Recorded data ::
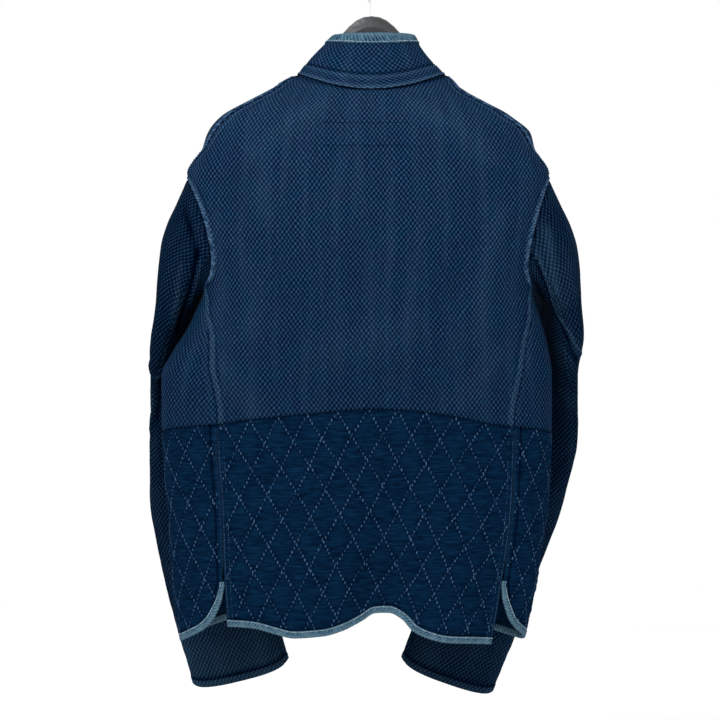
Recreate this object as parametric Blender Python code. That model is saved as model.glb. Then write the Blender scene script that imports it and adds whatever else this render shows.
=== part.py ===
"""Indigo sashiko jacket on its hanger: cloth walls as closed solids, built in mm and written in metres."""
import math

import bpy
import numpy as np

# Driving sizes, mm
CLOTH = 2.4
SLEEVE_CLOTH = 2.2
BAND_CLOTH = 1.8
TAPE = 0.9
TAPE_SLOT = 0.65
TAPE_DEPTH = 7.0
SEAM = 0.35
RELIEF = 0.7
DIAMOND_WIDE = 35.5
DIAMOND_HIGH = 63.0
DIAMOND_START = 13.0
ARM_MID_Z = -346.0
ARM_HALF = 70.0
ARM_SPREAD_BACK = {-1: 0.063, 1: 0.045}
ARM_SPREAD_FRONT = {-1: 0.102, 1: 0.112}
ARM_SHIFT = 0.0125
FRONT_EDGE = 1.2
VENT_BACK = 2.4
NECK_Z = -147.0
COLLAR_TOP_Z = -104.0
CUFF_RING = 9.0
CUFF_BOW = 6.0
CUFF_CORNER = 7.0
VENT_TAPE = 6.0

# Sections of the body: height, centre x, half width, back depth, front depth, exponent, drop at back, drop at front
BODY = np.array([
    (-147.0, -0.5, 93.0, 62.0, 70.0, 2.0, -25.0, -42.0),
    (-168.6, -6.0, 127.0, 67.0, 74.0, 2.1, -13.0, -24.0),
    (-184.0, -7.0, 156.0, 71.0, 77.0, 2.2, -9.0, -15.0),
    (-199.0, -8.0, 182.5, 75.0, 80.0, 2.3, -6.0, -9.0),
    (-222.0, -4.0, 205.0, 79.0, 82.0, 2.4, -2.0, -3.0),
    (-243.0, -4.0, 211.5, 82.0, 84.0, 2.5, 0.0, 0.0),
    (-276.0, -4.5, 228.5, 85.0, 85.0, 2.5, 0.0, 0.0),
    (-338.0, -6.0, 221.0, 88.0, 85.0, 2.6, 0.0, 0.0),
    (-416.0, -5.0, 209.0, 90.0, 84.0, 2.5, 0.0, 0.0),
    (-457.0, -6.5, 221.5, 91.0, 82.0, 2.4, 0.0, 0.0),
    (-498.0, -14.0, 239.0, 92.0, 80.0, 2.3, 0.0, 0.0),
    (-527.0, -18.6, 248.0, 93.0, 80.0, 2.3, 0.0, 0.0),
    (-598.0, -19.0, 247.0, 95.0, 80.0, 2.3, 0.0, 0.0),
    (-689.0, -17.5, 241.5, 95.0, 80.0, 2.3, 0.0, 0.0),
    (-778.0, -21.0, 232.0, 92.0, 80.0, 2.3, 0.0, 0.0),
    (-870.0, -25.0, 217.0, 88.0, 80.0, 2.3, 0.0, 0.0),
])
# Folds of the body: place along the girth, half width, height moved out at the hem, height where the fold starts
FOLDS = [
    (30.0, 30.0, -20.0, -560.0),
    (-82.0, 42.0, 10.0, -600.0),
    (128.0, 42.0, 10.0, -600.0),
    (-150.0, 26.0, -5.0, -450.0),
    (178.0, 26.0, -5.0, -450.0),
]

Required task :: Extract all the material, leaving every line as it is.

Written reply ::
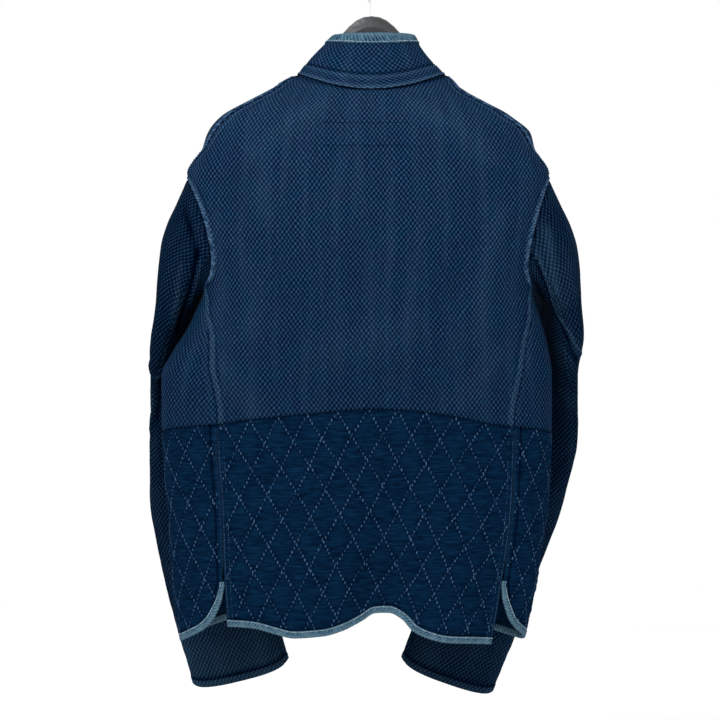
Recreate this object as parametric Blender Python code. That model is saved as model.glb. Then write the Blender scene script that imports it and adds whatever else this render shows.
=== part.py ===
"""Indigo sashiko jacket on its hanger: cloth walls as closed solids, built in mm and written in metres."""
import math

import bpy
import numpy as np

# Driving sizes, mm
CLOTH = 2.4
SLEEVE_CLOTH = 2.2
BAND_CLOTH = 1.8
TAPE = 0.9
TAPE_SLOT = 0.65
TAPE_DEPTH = 7.0
SEAM = 0.35
RELIEF = 0.7
DIAMOND_WIDE = 35.5
DIAMOND_HIGH = 63.0
DIAMOND_START = 13.0
ARM_MID_Z = -346.0
ARM_HALF = 70.0
ARM_SPREAD_BACK = {-1: 0.063, 1: 0.045}
ARM_SPREAD_FRONT = {-1: 0.102, 1: 0.112}
ARM_SHIFT = 0.0125
FRONT_EDGE = 1.2
VENT_BACK = 2.4
NECK_Z = -147.0
COLLAR_TOP_Z = -104.0
CUFF_RING = 9.0
CUFF_BOW = 6.0
CUFF_CORNER = 7.0
VENT_TAPE = 6.0

# Sections of the body: height, centre x, half width, back depth, front depth, exponent, drop at back, drop at front
BODY = np.array([
    (-147.0, -0.5, 93.0, 62.0, 70.0, 2.0, -25.0, -42.0),
    (-168.6, -6.0, 127.0, 67.0, 74.0, 2.1, -13.0, -24.0),
    (-184.0, -7.0, 156.0, 71.0, 77.0, 2.2, -9.0, -15.0),
    (-199.0, -8.0, 182.5, 75.0, 80.0, 2.3, -6.0, -9.0),
    (-222.0, -4.0, 205.0, 79.0, 82.0, 2.4, -2.0, -3.0),
    (-243.0, -4.0, 211.5, 82.0, 84.0, 2.5, 0.0, 0.0),
    (-276.0, -4.5, 228.5, 85.0, 85.0, 2.5, 0.0, 0.0),
    (-338.0, -6.0, 221.0, 88.0, 85.0, 2.6, 0.0, 0.0),
    (-416.0, -5.0, 209.0, 90.0, 84.0, 2.5, 0.0, 0.0),
    (-457.0, -6.5, 221.5, 91.0, 82.0, 2.4, 0.0, 0.0),
    (-498.0, -14.0, 239.0, 92.0, 80.0, 2.3, 0.0, 0.0),
    (-527.0, -18.6, 248.0, 93.0, 80.0, 2.3, 0.0, 0.0),
    (-598.0, -19.0, 247.0, 95.0, 80.0, 2.3, 0.0, 0.0),
    (-689.0, -17.5, 241.5, 95.0, 80.0, 2.3, 0.0, 0.0),
    (-778.0, -21.0, 232.0, 92.0, 80.0, 2.3, 0.0, 0.0),
    (-870.0, -25.0, 217.0, 88.0, 80.0, 2.3, 0.0, 0.0),
])
# Folds of the body: place along the girth, half width, height moved out at the hem, height where the fold starts
FOLDS = [
    (30.0, 30.0, -20.0, -560.0),
    (-82.0, 42.0, 10.0, -600.0),
    (128.0, 42.0, 10.0, -600.0),
    (-150.0, 26.0, -5.0, -450.0),
    (178.0, 26.0, -5.0, -450.0),
]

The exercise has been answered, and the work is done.